DEEP: Electric Ratepayers Will See $75 Million in Reimbursements From Settlement on Nuclear Waste Storage

May 8, 2013
 
Electric Ratepayers Will See $75 Million in Reimbursements From Settlement on Nuclear Waste Storage
 
PURA and OCC say plan for distribution of funds has been filed
 
Connecticut’s electric ratepayers will see their monthly bills reduced by $75 million over the next three years under a plan for the distribution of funds resulting from a successful suit against the federal government for its failure to develop a permanent storage facility for spent fuel from nuclear power plants.
 
Arthur House, chairman of Connecticut’s Public Utilities Regulatory Authority (PURA) and the state’s Consumer Counsel, Elin Swanson Katz, said today that the owners of Connecticut Yankee and two other closed nuclear plants in New England have filed an application with federal regulators that outlines the distribution of funds paid to the plant operators to cover costs they incurred for storing nuclear waste onsite longer than was anticipated.
 
“For too many years, everyone who pays an electric bill in Connecticut was covering the cost of the federal government’s inability to address the issue of spent fuel storage,” said Chairman House.   “We all had to pay the tab for storing the fuel on site at Connecticut Yankee – but thankfully this is coming to an end.  This case may also spark much needed action to develop a national storage facility for spent fuel and put an end to the practice of keeping it on site at nuclear power plants.”
 
"The OCC is pleased with both the successful resolution of Phase I of the Department of Energy litigation and the resulting settlement agreement with the Yankee companies concerning the disbursement of the litigation awards,” said Consumer Counsel Katz.  “The OCC will continue to monitor the matter as funds are transferred to Connecticut ratepayers, who can expect to achieve approximately $75 million in total electric bill savings in the coming years."
 
The utility company consortium – which includes United Illuminating and Connecticut Light & Power in Connecticut – that operated nuclear power plants in Connecticut, Massachusetts and Maine successfully sued the federal Department of Energy (DOE) for failing to meet contract requirements under the Nuclear Waste Policy Act of 1982.  The companies had argued that the Act required the federal government –  beginning in 1998 – to remove and begin storing spent fuel and other high-level nuclear waste in a permanent and secure repository.
 
Following a decision in May, 2012, the companies were awarded damages for the extra costs they had incurred for storing nuclear wastes beyond 1998.  The owners also successfully proposed that the federal government – instead of ratepayers – fund the two years remaining on Connecticut Yankee decommissioning costs.
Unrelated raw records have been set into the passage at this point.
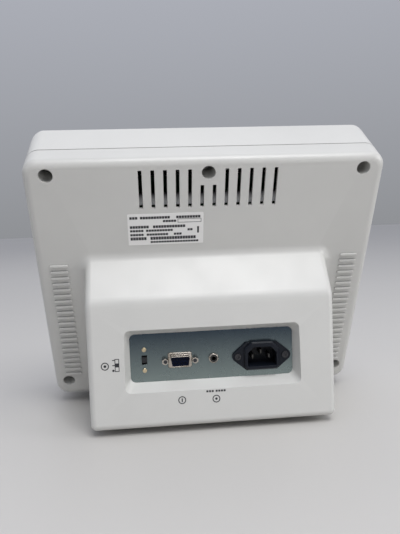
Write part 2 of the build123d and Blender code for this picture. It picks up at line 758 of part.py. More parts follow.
shield_screws = pan_screws(
    [on_back(across, up, SHIELD_DEPTH + SHEET) for across, up in SHIELD_POSTS],
    head_r=2.4, head_h=1.6, shank_r=1.15, shank_len=5.0,
)
save(shield_screws, "shield_screws")

# ---------------------------------------------------------------- display stack
BRACKET_DEPTH = 43.2
GLASS_DEPTH = 53.6
STANDOFF = 6.0
BOARD = 1.6
BOARD_DEPTH = BRACKET_DEPTH - STANDOFF - BOARD
BOARD_HOLES = [(-80, 95.0), (80, 95.0), (-80, 195.0), (80, 195.0)]

touch_glass = plate((0, DISPLAY_UP), GLASS, GLASS_DEPTH, FRONT_INSIDE - GLASS_DEPTH)
save(touch_glass, "touch_glass")

MODULE_DEPTH = BRACKET_DEPTH + SHEET
module_block = plate((0, DISPLAY_UP), MODULE, MODULE_DEPTH, GLASS_DEPTH - MODULE_DEPTH)
with BuildPart() as display_module:
    add(module_block.part)
    with BuildSketch(on_back(0, DISPLAY_UP, GLASS_DEPTH)):
        Rectangle(*WINDOW)
    extrude(amount=-0.6, mode=Mode.SUBTRACT)
save(display_module, "display_module")

bracket_sheet = plate((0, DISPLAY_UP), (226, 144), BRACKET_DEPTH, SHEET, BRACKET_HOLES, 1.6)
with BuildPart() as display_bracket:
    add(bracket_sheet.part)
    with BuildSketch(on_back(0, DISPLAY_UP, BRACKET_DEPTH - 1)):
        RectangleRounded(130, 76, 6)
        with Locations(*[(across, up - DISPLAY_UP) for across, up in BOARD_HOLES]):
            Circle(1.6)
    extrude(amount=SHEET + 2, mode=Mode.SUBTRACT)
save(display_bracket, "display_bracket")

display_screws = pan_screws(
    [facing_back(across, up, BRACKET_DEPTH) for across, up in BRACKET_HOLES],
    head_r=2.8, head_h=2.0, shank_r=1.25, shank_len=8.0,
)
save(display_screws, "display_screws")

standoff_places = [on_back(*hole, BRACKET_DEPTH - STANDOFF) for hole in BOARD_HOLES]
board_standoffs = tubes(standoff_places, 3.0, 1.3, STANDOFF)
save(board_standoffs, "board_standoffs")

main_board = plate((0, DISPLAY_UP), (180, 130), BOARD_DEPTH, BOARD, BOARD_HOLES, 1.6)
save(main_board, "main_board")

board_screws = pan_screws(
    [facing_back(across, up, BOARD_DEPTH) for across, up in BOARD_HOLES],
    head_r=2.6, head_h=1.8, shank_r=1.25, shank_len=6.0,
)
save(board_screws, "board_screws")

with BuildPart() as board_chips:
    for across, up, size, tall in [
        (0, 150, 28, 2.4),
        (40, 165, 14, 1.6),
        (40, 140, 14, 1.6),
        (-45, 160, 20, 2.0),
        (-45, 125, 12, 1.6),
    ]:
        with BuildSketch(facing_back(across, up, BOARD_DEPTH)):
            Rectangle(size, size)
        extrude(amount=tall)
save(board_chips, "board_chips")

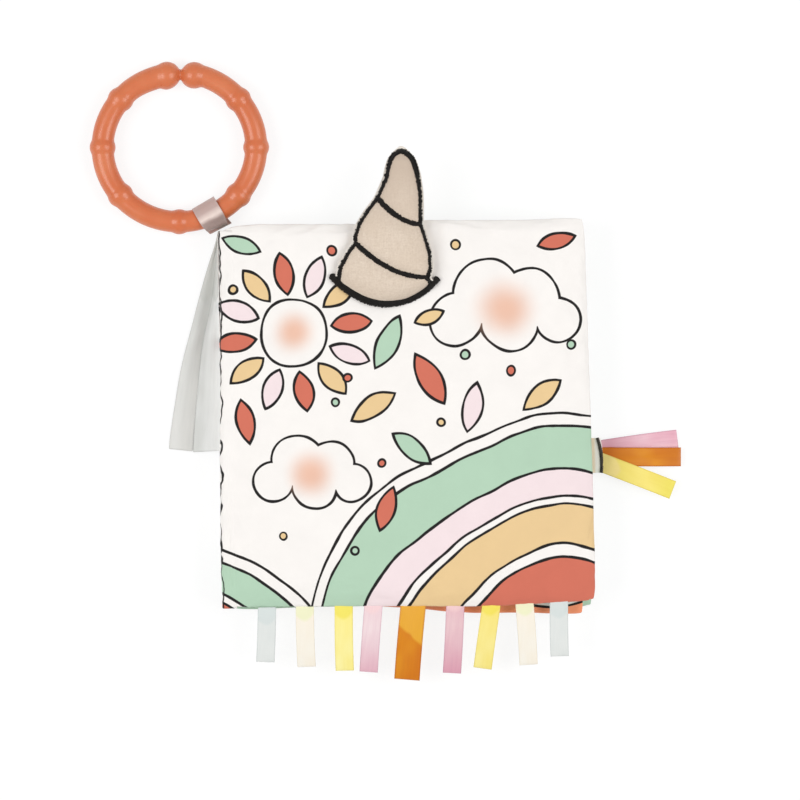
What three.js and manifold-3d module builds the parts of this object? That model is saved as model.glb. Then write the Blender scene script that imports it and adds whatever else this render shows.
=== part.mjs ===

It is estimated that the distribution of the federal reimbursement to Connecticut ratepayers and the elimination of the monthly decommissioning charge will have a rate impact of approximately $75 million over the next three years. 
 
The operators of the three New England plants proposed the distribution of funds from the court case in a recent rate filing with the Federal Energy Regulatory Commission (FERC).  The filing reflects an agreement reached between the companies that operated the plants, PURA, the OCC, and state utility regulators in Maine and Massachusetts.  With FERC approval, electric bills in Connecticut would be adjusted to reflect this reimbursement starting July 1.
 
Connecticut Yankee in Haddam was awarded $39.7 million in Phase I DOE litigation awards, while Maine Yankee in Wiscasset was awarded $81.7 million and Yankee Atomic in Massachusetts was awarded $38.3 million.  The money will be returned to the ratepayers of each state, after taxes and other costs are deducted, according to the percentage ownership each state’s utilities have in the three facilities.
 
Connecticut Yankee, which operated in the Haddam Neck section of Haddam, ceased operations in 1996. Decontamination and dismantlement were completed in 2007, but the spent fuel it generated over nearly 30 years of operation remains stored on site in concrete and steel storage canisters. Full decommissioning, including corporate dissolution, cannot be completed until DOE takes control of the waste.